§ **Material for this task**
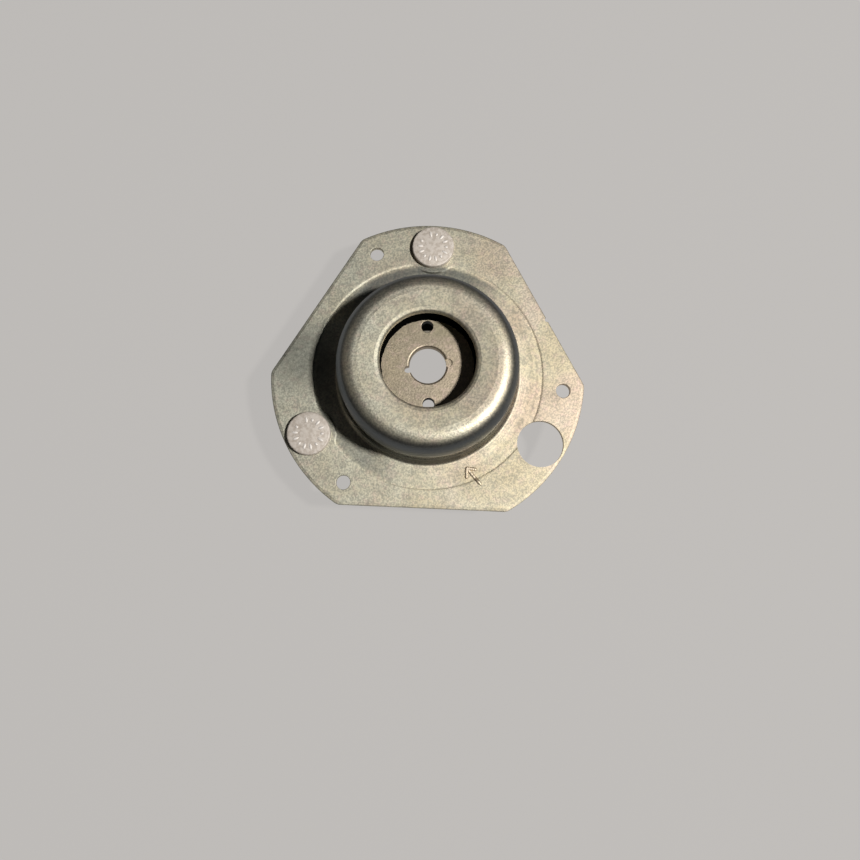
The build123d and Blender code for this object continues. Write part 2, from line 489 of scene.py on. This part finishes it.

---

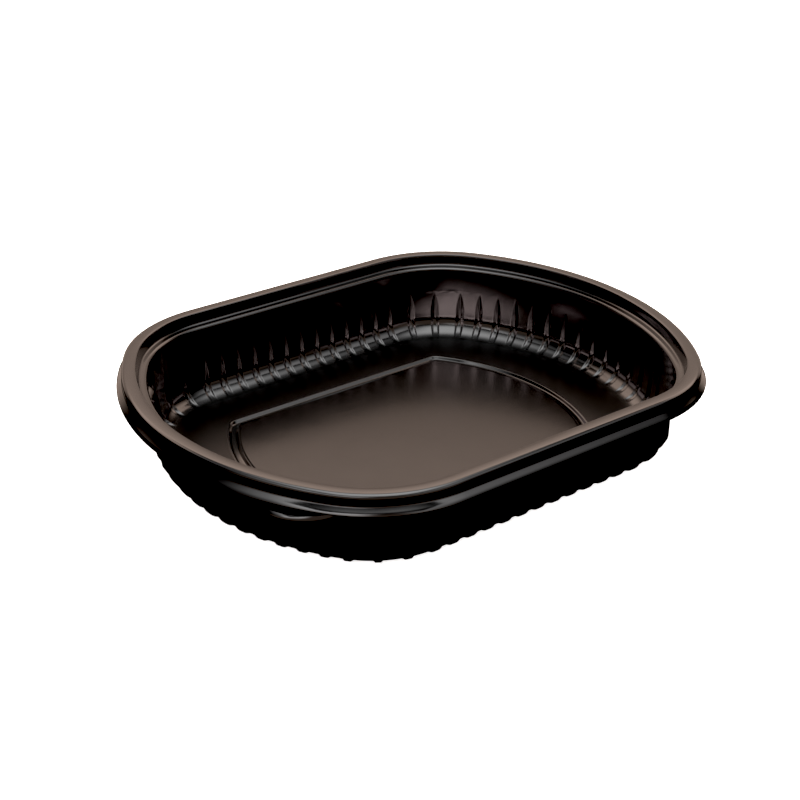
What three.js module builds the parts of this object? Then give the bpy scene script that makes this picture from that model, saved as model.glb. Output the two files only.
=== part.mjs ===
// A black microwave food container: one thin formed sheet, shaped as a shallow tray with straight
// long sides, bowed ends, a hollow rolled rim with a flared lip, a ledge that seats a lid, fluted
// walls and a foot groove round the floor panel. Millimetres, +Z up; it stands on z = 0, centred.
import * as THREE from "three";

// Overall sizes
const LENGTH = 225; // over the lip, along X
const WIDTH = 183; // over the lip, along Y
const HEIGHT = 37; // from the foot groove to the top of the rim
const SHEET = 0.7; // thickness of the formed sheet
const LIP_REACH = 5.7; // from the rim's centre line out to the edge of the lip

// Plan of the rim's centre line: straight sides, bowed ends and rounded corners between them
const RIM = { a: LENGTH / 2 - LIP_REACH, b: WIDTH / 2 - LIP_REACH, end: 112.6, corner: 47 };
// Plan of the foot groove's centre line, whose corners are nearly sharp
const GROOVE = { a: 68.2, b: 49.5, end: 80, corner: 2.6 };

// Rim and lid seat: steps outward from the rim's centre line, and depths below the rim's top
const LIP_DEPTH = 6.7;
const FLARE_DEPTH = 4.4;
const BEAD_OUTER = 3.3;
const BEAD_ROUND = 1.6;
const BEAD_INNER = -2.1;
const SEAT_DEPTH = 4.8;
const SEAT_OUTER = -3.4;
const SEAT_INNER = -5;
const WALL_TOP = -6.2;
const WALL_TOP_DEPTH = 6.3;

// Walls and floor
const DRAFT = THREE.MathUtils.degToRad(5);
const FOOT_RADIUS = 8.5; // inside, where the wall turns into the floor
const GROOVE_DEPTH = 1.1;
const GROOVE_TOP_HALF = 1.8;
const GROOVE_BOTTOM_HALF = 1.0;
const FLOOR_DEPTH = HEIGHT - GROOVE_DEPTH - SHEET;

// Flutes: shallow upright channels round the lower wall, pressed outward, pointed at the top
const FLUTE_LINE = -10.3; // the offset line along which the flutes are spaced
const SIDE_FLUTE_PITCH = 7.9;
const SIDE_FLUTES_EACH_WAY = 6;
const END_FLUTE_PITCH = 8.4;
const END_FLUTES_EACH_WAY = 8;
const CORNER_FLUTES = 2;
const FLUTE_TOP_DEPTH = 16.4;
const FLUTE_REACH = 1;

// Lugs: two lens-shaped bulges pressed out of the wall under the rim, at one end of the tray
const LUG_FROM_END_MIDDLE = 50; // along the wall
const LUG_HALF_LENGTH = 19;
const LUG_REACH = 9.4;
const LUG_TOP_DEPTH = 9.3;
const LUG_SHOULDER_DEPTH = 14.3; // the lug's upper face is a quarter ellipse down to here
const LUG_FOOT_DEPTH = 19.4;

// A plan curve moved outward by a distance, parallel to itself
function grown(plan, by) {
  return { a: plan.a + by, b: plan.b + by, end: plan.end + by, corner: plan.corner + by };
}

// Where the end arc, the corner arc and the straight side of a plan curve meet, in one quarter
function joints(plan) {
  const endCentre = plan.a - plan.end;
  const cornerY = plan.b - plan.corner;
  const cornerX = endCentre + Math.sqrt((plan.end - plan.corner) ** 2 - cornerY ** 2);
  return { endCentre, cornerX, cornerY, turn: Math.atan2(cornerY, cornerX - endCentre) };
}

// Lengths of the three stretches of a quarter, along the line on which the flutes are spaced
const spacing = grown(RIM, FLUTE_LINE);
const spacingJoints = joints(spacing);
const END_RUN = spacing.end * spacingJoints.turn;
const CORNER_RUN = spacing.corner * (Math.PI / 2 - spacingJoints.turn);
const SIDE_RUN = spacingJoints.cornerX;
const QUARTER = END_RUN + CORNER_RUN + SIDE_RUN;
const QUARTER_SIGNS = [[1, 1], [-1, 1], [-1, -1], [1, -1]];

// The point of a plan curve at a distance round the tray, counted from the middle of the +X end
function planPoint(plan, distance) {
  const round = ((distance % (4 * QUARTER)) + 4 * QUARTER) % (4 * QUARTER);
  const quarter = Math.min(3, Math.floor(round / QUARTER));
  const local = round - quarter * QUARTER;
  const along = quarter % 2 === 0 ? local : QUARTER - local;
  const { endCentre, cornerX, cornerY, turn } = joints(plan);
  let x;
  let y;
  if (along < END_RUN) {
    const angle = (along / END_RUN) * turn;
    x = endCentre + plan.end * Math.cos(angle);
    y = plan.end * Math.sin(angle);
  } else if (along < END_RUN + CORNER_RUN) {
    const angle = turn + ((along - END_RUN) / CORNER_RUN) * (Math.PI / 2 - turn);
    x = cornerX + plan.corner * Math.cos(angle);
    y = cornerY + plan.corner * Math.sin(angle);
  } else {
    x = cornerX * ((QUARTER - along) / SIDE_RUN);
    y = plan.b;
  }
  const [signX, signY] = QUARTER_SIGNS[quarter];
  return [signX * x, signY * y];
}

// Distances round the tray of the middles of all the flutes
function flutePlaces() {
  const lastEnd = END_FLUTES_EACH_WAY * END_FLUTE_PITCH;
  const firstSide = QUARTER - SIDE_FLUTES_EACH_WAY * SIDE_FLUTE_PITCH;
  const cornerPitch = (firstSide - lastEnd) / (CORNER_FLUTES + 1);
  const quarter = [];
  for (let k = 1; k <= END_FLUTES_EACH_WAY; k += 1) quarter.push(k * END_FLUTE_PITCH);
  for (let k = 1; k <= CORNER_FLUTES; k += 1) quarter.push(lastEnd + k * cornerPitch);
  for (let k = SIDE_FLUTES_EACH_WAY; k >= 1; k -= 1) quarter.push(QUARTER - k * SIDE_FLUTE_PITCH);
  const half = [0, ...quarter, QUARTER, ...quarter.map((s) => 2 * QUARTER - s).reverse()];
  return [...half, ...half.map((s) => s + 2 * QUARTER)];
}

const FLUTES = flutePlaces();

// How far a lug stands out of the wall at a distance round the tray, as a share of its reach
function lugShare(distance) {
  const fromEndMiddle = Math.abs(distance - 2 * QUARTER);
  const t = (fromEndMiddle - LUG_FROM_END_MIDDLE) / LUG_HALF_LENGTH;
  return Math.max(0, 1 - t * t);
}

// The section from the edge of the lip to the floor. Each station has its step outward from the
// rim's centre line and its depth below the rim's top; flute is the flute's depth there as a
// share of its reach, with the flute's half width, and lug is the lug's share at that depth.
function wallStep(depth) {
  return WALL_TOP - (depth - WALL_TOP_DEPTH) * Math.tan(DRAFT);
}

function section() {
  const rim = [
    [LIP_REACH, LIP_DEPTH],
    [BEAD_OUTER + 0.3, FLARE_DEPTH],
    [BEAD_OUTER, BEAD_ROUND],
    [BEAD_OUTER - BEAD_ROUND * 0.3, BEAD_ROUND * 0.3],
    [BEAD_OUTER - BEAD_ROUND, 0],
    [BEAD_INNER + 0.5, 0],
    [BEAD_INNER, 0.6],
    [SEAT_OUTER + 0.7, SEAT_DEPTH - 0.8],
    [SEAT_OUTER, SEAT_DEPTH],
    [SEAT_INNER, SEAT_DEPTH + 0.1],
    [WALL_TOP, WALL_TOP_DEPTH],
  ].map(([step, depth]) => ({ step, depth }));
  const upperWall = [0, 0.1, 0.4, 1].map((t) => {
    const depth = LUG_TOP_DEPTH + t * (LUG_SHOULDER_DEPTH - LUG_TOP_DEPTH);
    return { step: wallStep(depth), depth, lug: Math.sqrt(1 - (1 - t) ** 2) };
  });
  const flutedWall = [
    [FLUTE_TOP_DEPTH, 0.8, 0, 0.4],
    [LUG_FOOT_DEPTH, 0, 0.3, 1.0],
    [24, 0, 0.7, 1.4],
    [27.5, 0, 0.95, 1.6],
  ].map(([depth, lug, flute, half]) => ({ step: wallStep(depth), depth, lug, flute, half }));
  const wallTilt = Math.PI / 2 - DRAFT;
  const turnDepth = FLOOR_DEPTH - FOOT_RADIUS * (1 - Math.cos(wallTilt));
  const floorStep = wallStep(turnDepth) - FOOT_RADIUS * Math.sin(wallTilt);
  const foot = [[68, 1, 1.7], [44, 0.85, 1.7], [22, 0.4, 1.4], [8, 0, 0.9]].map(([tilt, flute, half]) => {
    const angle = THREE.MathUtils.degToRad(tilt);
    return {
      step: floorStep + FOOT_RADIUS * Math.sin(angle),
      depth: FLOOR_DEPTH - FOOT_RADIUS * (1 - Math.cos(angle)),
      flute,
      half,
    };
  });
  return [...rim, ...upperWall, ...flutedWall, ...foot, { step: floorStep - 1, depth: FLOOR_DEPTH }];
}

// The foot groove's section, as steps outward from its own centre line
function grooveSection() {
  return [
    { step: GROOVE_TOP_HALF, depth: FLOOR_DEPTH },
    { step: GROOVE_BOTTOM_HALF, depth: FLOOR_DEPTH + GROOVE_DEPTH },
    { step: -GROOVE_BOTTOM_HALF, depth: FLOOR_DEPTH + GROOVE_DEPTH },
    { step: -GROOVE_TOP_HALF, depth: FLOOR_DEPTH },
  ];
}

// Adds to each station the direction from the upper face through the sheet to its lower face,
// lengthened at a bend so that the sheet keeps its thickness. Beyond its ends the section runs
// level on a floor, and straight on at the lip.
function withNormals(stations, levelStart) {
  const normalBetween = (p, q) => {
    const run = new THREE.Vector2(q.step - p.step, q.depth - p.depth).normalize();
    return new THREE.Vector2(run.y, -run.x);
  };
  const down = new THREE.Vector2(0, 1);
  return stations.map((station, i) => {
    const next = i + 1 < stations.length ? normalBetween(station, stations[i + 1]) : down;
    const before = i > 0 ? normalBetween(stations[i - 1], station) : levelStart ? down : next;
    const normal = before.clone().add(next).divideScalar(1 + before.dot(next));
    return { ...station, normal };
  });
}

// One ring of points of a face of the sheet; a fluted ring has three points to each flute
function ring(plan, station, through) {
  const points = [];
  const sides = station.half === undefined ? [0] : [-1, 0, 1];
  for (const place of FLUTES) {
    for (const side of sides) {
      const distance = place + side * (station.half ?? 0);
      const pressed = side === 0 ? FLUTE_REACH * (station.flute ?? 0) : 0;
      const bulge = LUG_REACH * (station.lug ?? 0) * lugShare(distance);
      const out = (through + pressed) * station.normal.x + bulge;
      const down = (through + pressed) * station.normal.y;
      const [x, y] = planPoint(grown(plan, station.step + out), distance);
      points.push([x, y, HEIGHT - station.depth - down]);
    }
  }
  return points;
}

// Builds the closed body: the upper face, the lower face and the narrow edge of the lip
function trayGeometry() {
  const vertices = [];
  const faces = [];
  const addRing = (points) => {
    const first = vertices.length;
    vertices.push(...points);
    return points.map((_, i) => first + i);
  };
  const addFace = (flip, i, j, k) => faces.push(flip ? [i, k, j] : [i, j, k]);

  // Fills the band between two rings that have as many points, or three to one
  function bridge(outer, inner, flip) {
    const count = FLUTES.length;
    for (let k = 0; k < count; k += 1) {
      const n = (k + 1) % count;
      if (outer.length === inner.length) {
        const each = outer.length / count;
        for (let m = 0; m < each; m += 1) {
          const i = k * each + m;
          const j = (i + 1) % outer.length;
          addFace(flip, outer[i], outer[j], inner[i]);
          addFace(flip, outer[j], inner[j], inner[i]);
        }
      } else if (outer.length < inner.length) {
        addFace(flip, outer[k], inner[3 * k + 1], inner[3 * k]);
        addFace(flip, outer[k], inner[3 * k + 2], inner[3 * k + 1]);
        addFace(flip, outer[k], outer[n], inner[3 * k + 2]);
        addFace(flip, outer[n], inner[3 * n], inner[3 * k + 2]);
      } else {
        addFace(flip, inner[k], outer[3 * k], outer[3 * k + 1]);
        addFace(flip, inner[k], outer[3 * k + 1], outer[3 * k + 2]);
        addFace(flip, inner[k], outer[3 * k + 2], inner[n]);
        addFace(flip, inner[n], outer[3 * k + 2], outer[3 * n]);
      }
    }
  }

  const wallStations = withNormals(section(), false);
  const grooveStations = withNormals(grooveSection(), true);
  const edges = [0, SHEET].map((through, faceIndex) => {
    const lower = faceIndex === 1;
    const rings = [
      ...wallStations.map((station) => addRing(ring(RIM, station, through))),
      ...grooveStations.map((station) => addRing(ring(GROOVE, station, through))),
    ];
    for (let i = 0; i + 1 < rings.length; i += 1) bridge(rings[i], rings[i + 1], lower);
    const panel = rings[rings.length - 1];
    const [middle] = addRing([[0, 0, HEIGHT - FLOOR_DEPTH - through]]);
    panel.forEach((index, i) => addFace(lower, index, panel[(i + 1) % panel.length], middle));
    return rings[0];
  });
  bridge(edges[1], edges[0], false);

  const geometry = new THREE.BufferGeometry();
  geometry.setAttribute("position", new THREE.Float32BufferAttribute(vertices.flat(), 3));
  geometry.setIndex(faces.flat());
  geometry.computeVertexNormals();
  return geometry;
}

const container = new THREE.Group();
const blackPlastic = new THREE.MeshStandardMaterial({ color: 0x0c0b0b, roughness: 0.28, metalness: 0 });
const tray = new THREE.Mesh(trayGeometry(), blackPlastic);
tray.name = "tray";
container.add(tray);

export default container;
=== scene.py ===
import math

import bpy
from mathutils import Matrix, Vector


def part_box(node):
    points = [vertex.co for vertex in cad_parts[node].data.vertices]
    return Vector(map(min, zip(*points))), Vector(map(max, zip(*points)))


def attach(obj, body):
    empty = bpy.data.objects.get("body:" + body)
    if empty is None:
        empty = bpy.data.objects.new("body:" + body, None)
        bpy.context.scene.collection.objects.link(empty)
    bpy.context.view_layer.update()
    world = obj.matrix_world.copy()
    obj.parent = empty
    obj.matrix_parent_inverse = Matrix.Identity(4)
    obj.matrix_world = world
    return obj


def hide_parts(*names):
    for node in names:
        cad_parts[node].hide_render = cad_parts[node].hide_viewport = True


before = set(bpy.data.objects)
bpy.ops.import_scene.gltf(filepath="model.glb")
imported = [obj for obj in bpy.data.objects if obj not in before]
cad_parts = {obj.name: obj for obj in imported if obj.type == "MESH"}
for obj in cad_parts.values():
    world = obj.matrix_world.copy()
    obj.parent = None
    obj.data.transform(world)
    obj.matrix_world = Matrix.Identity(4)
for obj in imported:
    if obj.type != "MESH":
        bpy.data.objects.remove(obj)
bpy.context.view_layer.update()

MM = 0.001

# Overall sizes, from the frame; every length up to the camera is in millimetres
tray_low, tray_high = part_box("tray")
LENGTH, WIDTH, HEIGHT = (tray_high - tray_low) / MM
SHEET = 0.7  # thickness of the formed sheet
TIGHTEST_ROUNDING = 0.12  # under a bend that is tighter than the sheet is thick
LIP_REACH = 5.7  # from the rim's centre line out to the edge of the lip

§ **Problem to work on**
Nothing but the lines from the line that contains "const container = new THREE.Group();" through the line that contains "if empty is" should be given again, each exactly as it stands, both ends included.

§ **Exercise answer**
const container = new THREE.Group();
const blackPlastic = new THREE.MeshStandardMaterial({ color: 0x0c0b0b, roughness: 0.28, metalness: 0 });
const tray = new THREE.Mesh(trayGeometry(), blackPlastic);
tray.name = "tray";
container.add(tray);

export default container;
=== scene.py ===
import math

import bpy
from mathutils import Matrix, Vector


def part_box(node):
    points = [vertex.co for vertex in cad_parts[node].data.vertices]
    return Vector(map(min, zip(*points))), Vector(map(max, zip(*points)))


def attach(obj, body):
    empty = bpy.data.objects.get("body:" + body)
    if empty is None:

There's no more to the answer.